Sikap kritis dan skeptis adalah elemen penting dalam jurnalisme. Pengalaman media-media Amerika Serikat dalam kasus Irak  menjadi contoh menarik. Semula mereka mendukung keputusan untuk menyerang Irak, karena termakan propaganda Bush tentang senjata pemusnah massal yang dimiliki Irak. Namun pada akhirnya, mereka sadar bahwa senjata pemusnah massal itu tidak ada, dan keputusan menyerang Irak adalah keputusan yang salah. Mereka akhirnya meminta maaf kepada publik karena telah terburu-buru mendukung keputusan Bush menyerang Irak.

Media tak boleh mudah percaya terhadap narasumber, dan harus melakukan pelacakan informasi sendiri. Namun bukankah yang dipersoalkan dalam kasus ini adalah iklan, bukan berita? Bukankah urusan iklan berbeda dengan urusan jurnalistik? Demikianlah kira-kira pembelaan pihak media.

Saya membayangkan, betapa janggalnya ketika dalam iklan media mengafirmasi klaim PT NMR bahwa pencemaran tidak terjadi, sementara pemberitaan media menggambarkan kebenaran tentang kasus ini masih simpang-siur, alias dalam status quo.

*    *     *

Dalam kehidupan masyarakat modern, media massa selalu dalam tegangan antara fungsi sebagai institusi sosial dan institusi bisnis. Sebagai institusi sosial media dituntut untuk kritis terhadap keadaan dan sensitif terhadap ketimpangan-ketimpangan disekitarnya. Dalam kasus iklan Teluk Buyat, ketimpangan itu bisa berupa ketimpangan untuk mengakses media. PT NMR mempunyai kapasitas untuk memasang iklan advertorial di berbagai media. Namun bagaimana dengan kelompok masyarakat dan LSM di sisi lain? Mereka tidak mempunyai cukup dana untuk melakukan hal serupa.

Sebagai institusi sosial, media akan sangat berhati-hati dalam hal ini.
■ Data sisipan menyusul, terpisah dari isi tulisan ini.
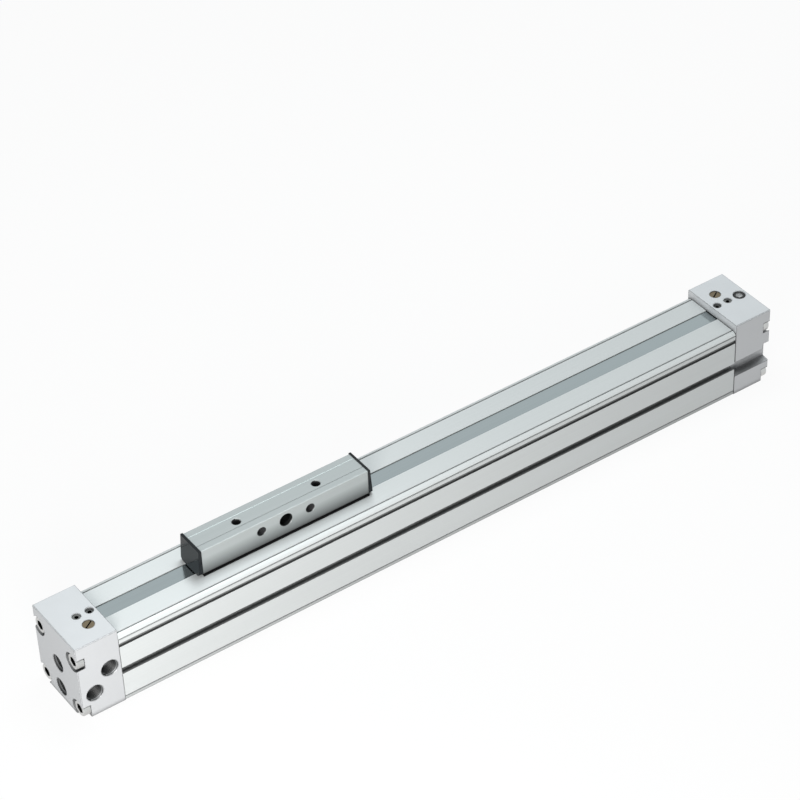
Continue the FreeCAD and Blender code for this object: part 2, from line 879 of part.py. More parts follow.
def outer_band(x0, x1):
    return box(x0, x1, -band_width / 2, band_width / 2, band_low, band_high)


def inner_belt(x0, x1):
    """A belt whose underside completes the bore's circle."""
    blank = box(x0, x1, -belt_width / 2, belt_width / 2, bore_axis_height, belt_high)
    return blank.cut(rod_x(x0 - past, x1 + past, 0, bore_axis_height, bore_radius))


def slide_table():
    half = table_width / 2
    block = box(-table_half, table_half, -half, half, wall_low, table_top)
    top_edges = [
        e for e in block.Edges
        if abs(e.CenterOfMass.z - table_top) < touch and abs(e.CenterOfMass.x) < touch
    ]
    block = block.makeFillet(table_edge, top_edges)
    cuts = [
        box(
            -table_half - past, table_half + past, -table_cavity_width / 2, table_cavity_width / 2,
            wall_low - past, table_cavity_roof,
        )
    ]
    radius = table_hole_diameter / 2
    for side in (-1, 1):
        y0 = side * table_groove_offset - table_groove_width / 2
        cuts.append(
            box(
                -table_half - past, table_half + past, y0, y0 + table_groove_width,
                table_top - table_groove_depth, table_top + past,
            )
        )
        x = side * top_hole_pitch / 2
        cuts.append(rod_z(table_top - table_hole_depth, table_top + past, x, 0, radius))
        cuts.append(mouth(Vector(x, 0, table_top), Vector(0, 0, 1), radius, table_hole_mouth))
        x = side * side_hole_pitch / 2
        cuts.append(rod_y(-half - past, half + past, x, side_hole_height, radius))
        for out in (-1, 1):
            face = Vector(x, out * half, side_hole_height)
            cuts.append(mouth(face, Vector(0, out, 0), radius, table_hole_mouth))
        pin_x = side * clamp_pin_spacing / 2
        cuts.append(rod_y(0, half + past, pin_x, clamp_pin_height, clamp_pin_diameter / 2))
    cuts.append(rod_y(-half - past, half + past, 0, side_hole_height, pivot_hole_diameter / 2))
    for out in (-1, 1):
        face = Vector(0, out * half, side_hole_height)
        cuts.append(mouth(face, Vector(0, out, 0), pivot_hole_diameter / 2, table_hole_mouth))
    return block.cut(cuts)


def end_plate():
    """The near end plate of the slide table, thicker towards its foot, with bevelled lower corners."""
    half = table_width / 2 + end_plate_margin
    low = profile_height + slide_gap
    high = table_top + end_plate_margin
    section = [
        (-table_half, low),
        (-carriage_half - end_plate_lean, low),
        (-carriage_half, high),
        (-table_half, high),
    ]
    edges = [line(*a, *b) for a, b in zip(section, section[1:] + section[:1])]
    plate = extrude_across(edges, 2 * half)
    feet = [
        e for e in plate.Edges
        if abs(e.CenterOfMass.z - low) < touch and abs(abs(e.CenterOfMass.y) - half) < touch
    ]
    plate = plate.makeChamfer(end_plate_foot, feet)
    leaning = max(
        (f for f in plate.Faces if f.normalAt(0, 0).x < -0.9), key=lambda face: face.Area
    )
    plate = plate.makeFillet(end_plate_edge, leaning.Edges)
    tongue = box(
        -carriage_half, -table_half, -wiper_width / 2, wiper_width / 2,
        low - slide_gap - end_plate_tongue, low + past,
    )
    return plate.fuse(tongue)


def dust_wiper():
    """The strip behind the near end plate that wipes the outer band."""
    return box(
        -table_half, -table_half + wiper_thickness, -wiper_width / 2, wiper_width / 2,
        band_high + wiper_gap, wall_low,
    )


def skirt(side):
    """The plastic strip under one wall of the table, which slides on the barrel's top."""
    y0 = table_cavity_width / 2
    y1 = table_width / 2 - skirt_inset
    low = profile_height + slide_gap
    return side_box(side, -table_half, table_half, y0, y1, low, wall_low)


def clamp_pins():
    """Two socket set screws that lock the table on the head of the yoke."""
    pins = []
    for side in (-1, 1):
        x = side * clamp_pin_spacing / 2
        outer = table_width / 2 - clamp_pin_sink
        tip = head_width / 2 - clamp_pin_bite
        pin = rod_y(tip, outer, x, clamp_pin_height, clamp_pin_diameter / 2)
        socket = hexagon(
            Vector(x, outer, clamp_pin_height), Vector(0, 1, 0), clamp_pin_socket,
            clamp_pin_socket_depth,
        )
        pins.append(pin.cut(socket))
    return Part.makeCompound(pins)


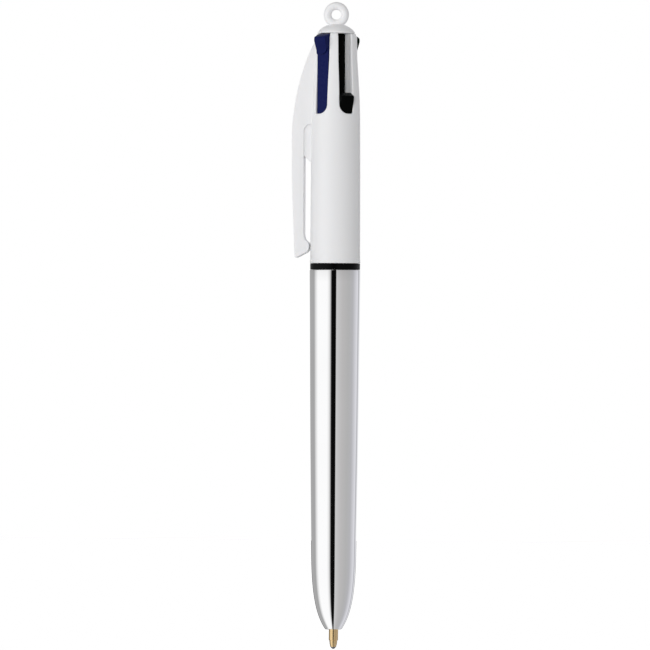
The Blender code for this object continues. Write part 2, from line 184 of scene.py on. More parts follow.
def moulded_plastic(name, colour, roughness, subsurface=0.0, gloss=0.5):
    """Moulded plastic: a faint orange-peel, small drifts of gloss and shade."""
    material, tree, shader = new_material(name, colour, roughness, gloss=gloss)
    shader.inputs["IOR"].default_value = PLASTIC_IOR
    if subsurface:
        shader.inputs["Subsurface Weight"].default_value = subsurface
        shader.inputs["Subsurface Radius"].default_value = SUBSURFACE_RADIUS
        shader.inputs["Subsurface Scale"].default_value = 1.0
    dark = tuple(c * 0.97 for c in colour)
    light = tuple(min(1.0, c * 1.03) for c in colour)
    drift = noise_of(tree, 90.0, detail=3.0, stretch=(1.0, 1.0, 0.35))
    tint(tree, drift, dark, light, shader.inputs["Base Color"])
    vary(tree, noise_of(tree, 700.0), roughness - 0.04, roughness + 0.05, shader.inputs["Roughness"])
    bump(tree, shader, noise_of(tree, 2600.0), depth=0.000004, strength=0.5)
    return material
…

Memberikan akses yang proporsional (meski tidak sepenuhnya seimbang) kepada kedua belah pihak, adalah opsi paling ideal ketika kebenaran tentang kasus Buyat sendiri masih sumir.

Namun sebagai institusi bisnis media terkondisikan untuk tidak selektif dalam menerima tawaran iklan. Media cenderung akan menerapkan prinsip first come first serve: siapa yang datang duluan dengan penawaran menggiurkan, akan diutamakan. Trend di berbagai media juga menunjukkan, divisi marketing lebih jauh lebih menentukan daripada divisi pemberitaan. Pertimbangan-pertimbangan bisnis kerap mengalahkan pertimbangan-pertimbangan redaksi.

Bagaimana agar tegangan antara media sebagai institusi sosial dan institusi bisnis ini tidak terlalu jauh merugikan kepentingan publik. Kuncinya ada pada public demand yang kuat. Publik harus secara kontinyu melakukan pressure terhadap media agar lebih memperhatikan prinsip-prinsip etika publik dan sensitif terhadap kepentingan umum. Fungsi pemantauan media (media wacthing) harus menjadi kesadaran bersama yang tidak terbatas pada LSM media dan lembaga konsumen.